Abstract

ABSTRACTOne area that remained off the research radar is that interface between senior centers and learning programs, and hence, their potential to act as community-based learning hubs. Countering such a state of affairs, this article reports on an action research study to investigate the extent that a transformative learning program in a senior center can lead learners to improved levels of personal and social empowerment. The research project sought to meet its goal and objectives through the ‘action research’ design, by planning and executing a critical educational gerontological programme for persons attending a Maltese senior center. The learning program following a critical geragogical approach which encourages learners to discuss and problematize each theme in the curriculum.
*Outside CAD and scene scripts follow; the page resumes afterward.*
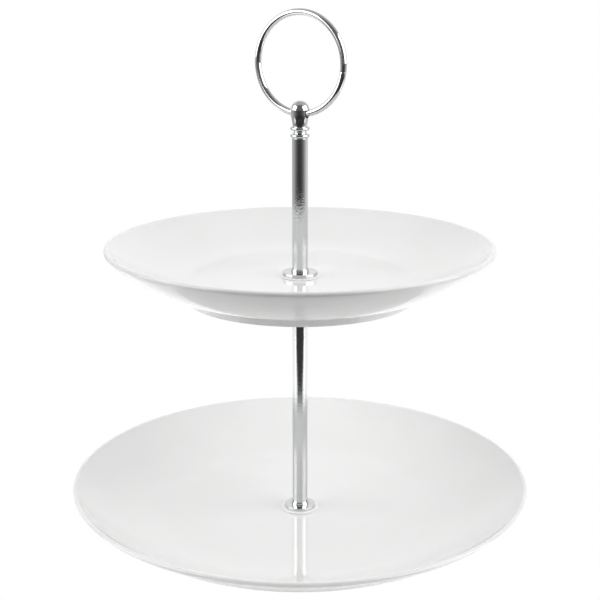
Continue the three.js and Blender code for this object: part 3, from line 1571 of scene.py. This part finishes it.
@dataclass(frozen=True)
class SoftBox:
    """Soft light that faces the foot of the ring.

    Attributes:
        azimuth: Where it hangs, in degrees to the right of the camera's side.
        elevation: How high it hangs over the ring's foot, in degrees.
    """

    name: str
    azimuth: float
    elevation: float
    size: Point


@dataclass
class Studio:
    """Pale table, soft light and the camera.

    Attributes:
        walls: Light of the room by bearing, 0 on the camera's side and 1 behind the stand.
        ceiling_edge: Height of the direction at which the walls turn into the ceiling.
        ceiling_lift: How much higher that is for each unit towards the camera's side.
        glint_radiance: Light that each softbox has more in a reflection.
        glint_offset: How far behind a softbox the lamp for that hangs.
    """

    camera_distance: float = 619.4 * MM
    camera_height: float = 302.9 * MM
    camera_pitch: float = 15.28
    lens: float = 70.61
    table_size: float = 8.0
    table_height: float = -0.2 * MM
    walls: Stops = (
        (0.0, 0.15), (0.22, 0.17), (0.34, 0.3), (0.5, 0.5), (0.62, 0.65), (0.8, 0.75), (1.0, 1.0)
    )
    ceiling: Colour = (0.57, 0.57, 0.57, 1)
    ceiling_edge: Point = (0.5, 0.92)
    ceiling_lift: float = 0.6
    softboxes: tuple[SoftBox, ...] = (
        SoftBox("softbox_right", azimuth=70.0, elevation=23.5, size=(1.27, 0.97)),
        SoftBox("softbox_left", azimuth=-76.0, elevation=21.7, size=(1.04, 0.91)),
    )
    softbox_distance: float = 1.1
    softbox_radiance: float = 2.15
    glint_radiance: float = 1.0
    glint_offset: float = 10 * MM
    toplight_radiance: float = 0.9
    toplight_height: float = 1.6
    toplight_size: Point = (1.2, 1.2)

    def camera(self) -> None:
        """Sets up the camera in front of the stand."""
        camera = added(
            "studio_camera",
            bpy.ops.object.camera_add,
            location=(0, -self.camera_distance, self.camera_height),
            rotation=(math.radians(90 - self.camera_pitch), 0, 0),
        )
        camera.data.lens = self.lens
        camera.data.sensor_width = 36
        camera.data.clip_start = 0.01
        camera.data.clip_end = 50
        bpy.context.scene.camera = camera

    def world(self) -> None:
        """Lights the room: white behind, grey above, dark on the camera's side, white to the camera."""
        world = bpy.data.worlds.new("paper_room")
        world.use_nodes = True
        bpy.context.scene.world = world
        wire = Wiring(world.node_tree)
        way = wire.add("SeparateXYZ", Vector=wire.add("TexCoord").outputs["Generated"])
        lift = wire.math("MULTIPLY", wire.math("MINIMUM", way.outputs["Y"], 0.0), self.ceiling_lift)
        above = wire.spread(wire.math("ADD", way.outputs["Z"], lift), self.ceiling_edge)
        room = wire.blend(above, wire.ramp(wire.bearing(way), self.walls), self.ceiling)
        lit = wire.add("Background", Color=room, Strength=1.0)
        paper = wire.add("Background", Color=WHITE, Strength=1.0)
        seen = wire.add("LightPath").outputs["Is Camera Ray"]
        wire.surface(wire.either(seen, lit, paper), "OutputWorld")

    def table(self) -> None:
        """Lays the pale table."""
        table = added(
            "studio_table",
            bpy.ops.mesh.primitive_plane_add,
            size=self.table_size,
            location=(0, 0, self.table_height),
        )
        bpy.ops.object.transform_apply(location=True)
        table.data.materials.append(TablePaper().build())

    def lamp(self, name: str, place: Sequence[float], size: Point, radiance: float) -> Object:
        """Hangs an even rectangular lamp that the camera doesn't see, facing down.

        Args:
            name: Name of the lamp.
            place: Where it hangs.
            size: Its width and height.
            radiance: How bright its face is.

        Returns:
            The lamp.
        """
        light = added(name, bpy.ops.object.light_add, type="AREA", location=place)
        light.data.shape = "RECTANGLE"
        light.data.size, light.data.size_y = size
        light.data.energy = radiance * math.pi * size[0] * size[1]
        light.visible_camera = False
        return light

    def hang(self, box: SoftBox) -> None:
        """Hangs a softbox, and behind it the lamp that only brightens its reflections.

        Args:
            box: The softbox.
        """
        around, up = math.radians(box.azimuth), math.radians(box.elevation)
        way = Vector((math.sin(around) * math.cos(up), -math.cos(around) * math.cos(up), math.sin(up)))
        target = Vector((0, 0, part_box("ring_handle")[0].z))
        near = target + way * self.softbox_distance
        far = near + way * self.glint_offset
        light = self.lamp(box.name, near, box.size, self.softbox_radiance)
        glint = self.lamp(f"{box.name}_glint", far, box.size, self.glint_radiance)
        glint.visible_diffuse = False
        for lamp in (light, glint):
            lamp.rotation_euler = way.to_track_quat("Z", "Y").to_euler()

    def build(self) -> None:
        """Sets up the whole studio, with a soft light above that doesn't show in the chrome."""
        bpy.context.scene.view_settings.view_transform = "Standard"
        self.camera()
        self.world()
        self.table()
        for box in self.softboxes:
            self.hang(box)
        above = (0, 0, self.toplight_height)
        toplight = self.lamp("softbox_top", above, self.toplight_size, self.toplight_radiance)
        toplight.visible_glossy = False


# ---- the stand


@dataclass
class SubAssembly:
    """Pieces that move together on one body."""

    body: Body

    def pieces(self) -> list[Part]:
        """Lists the pieces, from the table up."""
        raise NotImplementedError

    def build(self, finishes: Finishes) -> None:
        """Builds and dresses every piece.

        Args:
            finishes: The stand's finishes.
        """
        for part in self.pieces():
            piece = part.build(finishes)
            log.info("%s on %s: %d faces", piece.name, self.body.value, len(piece.data.polygons))


@dataclass
class Tier(SubAssembly):
    """Plate between its two soft washers, sized as in CoupePlate.

    Attributes:
        side: Which tier it is, as its nodes' names begin.
    """

    side: str
    well_radius: float
    foot_radius: float
    foot_height: float
    wall_slope: float
    wall_reach: float

    def pieces(self) -> list[Part]:
        """Lists the plate and its washers.

        Returns:
            The lower washer, the plate and the upper washer.
        """
        upper_washer = SoftWasher(f"{self.side}_top_washer", self.body)
        plate = CoupePlate(
            node=f"{self.side}_plate",
            body=self.body,
            washer=upper_washer.node,
            well_radius=self.well_radius,
            foot_radius=self.foot_radius,
            foot_height=self.foot_height,
            wall_slope=self.wall_slope,
            wall_reach=self.wall_reach,
        )
        return [SoftWasher(f"{self.side}_bottom_washer", self.body), plate, upper_washer]


@dataclass
class LowerTier(Tier):
    """The larger plate, which stands on the table."""

    body: Body = Body.BASE
    side: str = "lower"
    well_radius: float = 72 * MM
    foot_radius: float = 77 * MM
    foot_height: float = 2.8 * MM
    wall_slope: float = 10.0
    wall_reach: float = 0.27


@dataclass
class UpperTier(Tier):
    """The smaller plate, which can be turned on the column."""

    body: Body = Body.UPPER_TIER
    side: str = "upper"
    well_radius: float = 58 * MM
    foot_radius: float = 63.5 * MM
    foot_height: float = 3.65 * MM
    wall_slope: float = 15.0
    wall_reach: float = 0.53


@dataclass
class Column(SubAssembly):
    """Tube between the plates with its screw, bushes and flanges."""

    body: Body = Body.COLUMN

    def pieces(self) -> list[Part]:
        """Lists the screw, washer, flanges, tube and bushes."""
        return [
            PanHeadScrew("base_screw", self.body),
            SteelWasher("base_steel_washer", self.body),
            Flange("lower_top_flange", self.body, "column_tube"),
            ChromeTube("column_tube", self.body),
            TappedBush("column_bottom_bush", self.body),
            TappedBush("column_top_bush", self.body),
            Flange("upper_bottom_flange", self.body, "column_tube", facing=-1),
        ]


@dataclass
class Collar(SubAssembly):
    """Flange under the handle, which turns with it."""

    body: Body = Body.COLLAR

    def pieces(self) -> list[Part]:
        """Lists the flange."""
        return [Flange("upper_top_flange", self.body, "handle_tube")]


@dataclass
class Handle(SubAssembly):
    """Handle tube with its stud, bush and acorn knob; it screws down on the upper tier."""

    body: Body = Body.HANDLE

    def pieces(self) -> list[Part]:
        """Lists the stud, bush, tube and knob."""
        return [
            HeadlessStud("handle_stud", self.body),
            TappedBush("handle_bush", self.body),
            ChromeTube("handle_tube", self.body),
            AcornKnob("finial_knob", self.body, "handle_tube", "ring_handle"),
        ]


@dataclass
class CarryingRing(SubAssembly):
    """Wire ring that swings in the knob."""

    body: Body = Body.RING

    def pieces(self) -> list[Part]:
        """Lists the ring."""
        return [WireRing("ring_handle", self.body)]


def main() -> None:
    """Builds the stand in order, then the studio round it."""
    logging.basicConfig(level=logging.INFO, format="%(name)s: %(message)s")
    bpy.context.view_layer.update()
    finishes = Finishes()
    for part in (LowerTier(), Column(), UpperTier(), Collar(), Handle(), CarryingRing()):
        part.build(finishes)
    Studio().build()


if __name__ == "__main__":
    main()
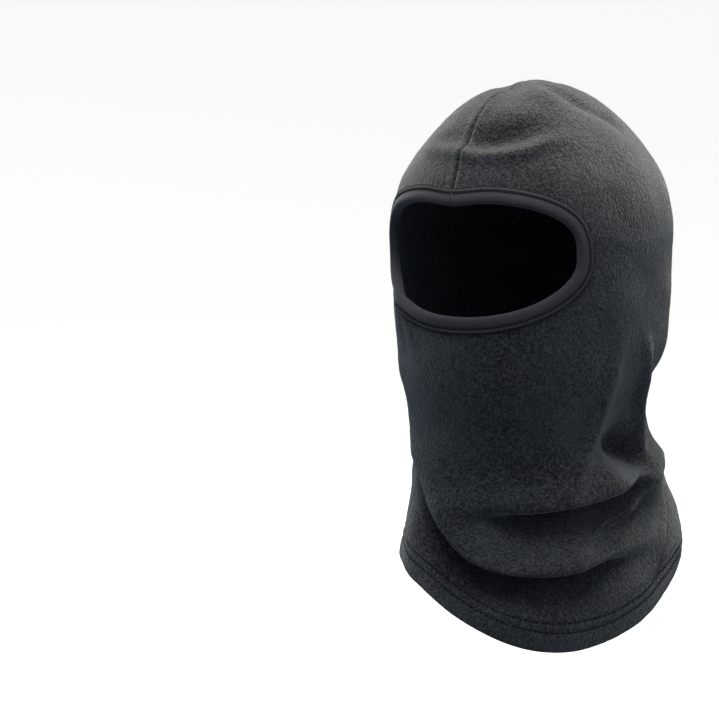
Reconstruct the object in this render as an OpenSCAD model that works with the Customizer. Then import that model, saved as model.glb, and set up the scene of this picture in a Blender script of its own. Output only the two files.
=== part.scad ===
// One-hole fleece balaclava: a one-piece hood cut on the fold at the front, joined by one seam that
// runs from the face opening over the crown and down the back, with a bound face opening and a
// twin-needle hem. The wearer faces -Y, +X is the wearer's left and +Z is up. The origin is where
// the top of the head meets the inside of the crown.

/* [Hood] */
// Half of the hood's outside width, ear to ear
half_width = 87; // [80:1:94]
// Half of the hood's outside depth, forehead to back
half_depth = 104; // [96:1:112]
// Height of the domed crown above the hood's widest level
crown_height = 100; // [90:1:110]
// How much the crown draws in towards its top
crown_point = 0.15; // [0:0.01:0.3]
// How much fuller the crown is over the forehead than elsewhere
crown_full_front = 0.27; // [0:0.01:0.3]

/* [Length] */
// Mean depth of the hem below the crown
hem_mean = 325.5; // [310:0.5:335]
// How far the hem slants: it hangs lower by this on one side and higher on the other
hem_tilt = 17.1; // [0:0.1:24]
// Where the slant is lowest, in degrees from the front towards the wearer's left
hem_tilt_turn = 51; // [0:1:90]
// How far the hem waves: it dips twice and rises twice round the neck by this
hem_sag = 13.3; // [0:0.1:18]
// Where the first dip of the wave is, in degrees from the front towards the wearer's left
hem_sag_turn = 50; // [0:1:90]

/* [Face opening] */
// Half of the opening's span round the head, in degrees from the front
face_half_angle = 53.5; // [45:0.5:58]
// Depth of the opening's upper edge below the crown
face_top = 71; // [62:1:78]
// Depth of the opening's lower edge below the crown
face_bottom = 150; // [140:1:158]
// How far the upper edge dips at the seam
face_dip = 3; // [0:0.5:5]
// How much lower the lower edge hangs on the wearer's right
face_sag = 4; // [0:0.5:6]

/* [Fabric] */
// Thickness of the double-sided fleece
fabric_t = 2.8; // [2:0.1:3.2]
// Width of the turned-up hem
hem_fold = 22; // [16:1:28]
// Distance of the lower row of hem stitches from the hem's edge
hem_row_low = 13; // [8:1:15]
// Distance of the upper row of hem stitches from the hem's edge
hem_row_high = 19; // [16:1:20]

/* [Binding] */
// How far the rolled edge stands past the raw edge of the fleece
roll_out = 2.2; // [1.5:0.1:3]
// Distance of the stitched groove from the raw edge
groove_at = 4.8; // [4:0.1:6]
// Distance of the binding's own folded edge from the raw edge
binding_edge = 7.4; // [6.5:0.1:9]
// Thickness of the jersey the binding is folded from
jersey_t = 1; // [0.7:0.1:1.2]

/* [Thread] */
// Radius of a sewing thread
thread_r = 0.35; // [0.25:0.05:0.5]
// Width of the overlocked seam edge inside
overlock_w = 5; // [4:0.5:7]

/* [Slouch] */
// Downward slump of the chin bag over the hem tier
bag_drop = 12; // [0:1:15]
// Outward swell of the chin bag
bag_swell = 20; // [0:1:22]
// How far the chin bag's lower edge is drawn in
bag_sink = 8; // [0:1:10]
// Downward slump of the smaller fold above it
fold_drop = 7; // [0:1:9]
// Outward swell of the smaller fold above it
fold_swell = 14; // [0:1:16]
// How far the smaller fold's lower edge is drawn in
fold_sink = 9; // [0:1:12]

/* [Hidden] */

columns = 56;               // grid lines from the face opening to the hem; line 0 is the seam
probe = 48;                 // points along a grid line before it is measured off
body_rows = 22;             // rows of the grid between the binding and the hem
even_from = 12;             // the even rows start this far from the opening
even_to = 8;                // and stop this far above the turned-up hem
clear = 0.08;               // gap between a thread and the fabric it lies on
chain_binding_w = 1.6;      // width of the chain on the inside of the binding
chain_hem_w = 3;            // width of the chain on the inside of the hem
overlock_t = 1.2;           // thickness of the overlocked seam edge
pressed = 0.6;              // how thin the jersey is pressed in the stitched groove
puffed = 1.2;               // how full it stands at the roll
end_mix = 0.08;             // the binding's ends stop this share of a column short of the seam
bag_wide = 14;              // reach of the chin bag's fold above and below its line
fold_wide = 9;              // reach of the smaller fold above and below its line
fleece = "#3b3e43";
jersey = "#4c4b51";
thread = "#202226";

// Front and back girth of the tube below the crown, as a share of the hood's, by height
front_girth = [[-372, 0.955], [-345, 0.96], [-320, 0.945], [-300, 0.91], [-270, 0.85], [-250, 0.815],
               [-225, 0.85], [-205, 0.905], [-185, 0.95], [-150, 0.98], [-100, 1]];
back_girth = [[-372, 0.97], [-345, 1.01], [-320, 1.06], [-300, 1.07], [-270, 0.98], [-255, 0.95],
              [-240, 0.88], [-225, 0.80], [-205, 0.79], [-185, 0.88], [-150, 0.96], [-100, 1]];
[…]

Pretest-posttest focus groups found the learning program to be successful in improving learners’ levels of personal empowerment as they acquired a strong awareness of how social differences are structurally produced due to inequities and discriminations based on social class, gender, and age differences. However, the quest achieving critical consciousness remained an elusive one due to immanence and internal agism, as well as the fact that political action arises as a lifetime narrative. Critical educational gerontology remains steadfastly hinged upon the ‘successful aging’ paradigm that overlooks how later life is also underpinned by ill-health, abjection, care relations, and loss of agency. It is hoped that this action research project acts as a catalyst for future studies in critical educational gerontology to be framed by a fourth age social imaginary.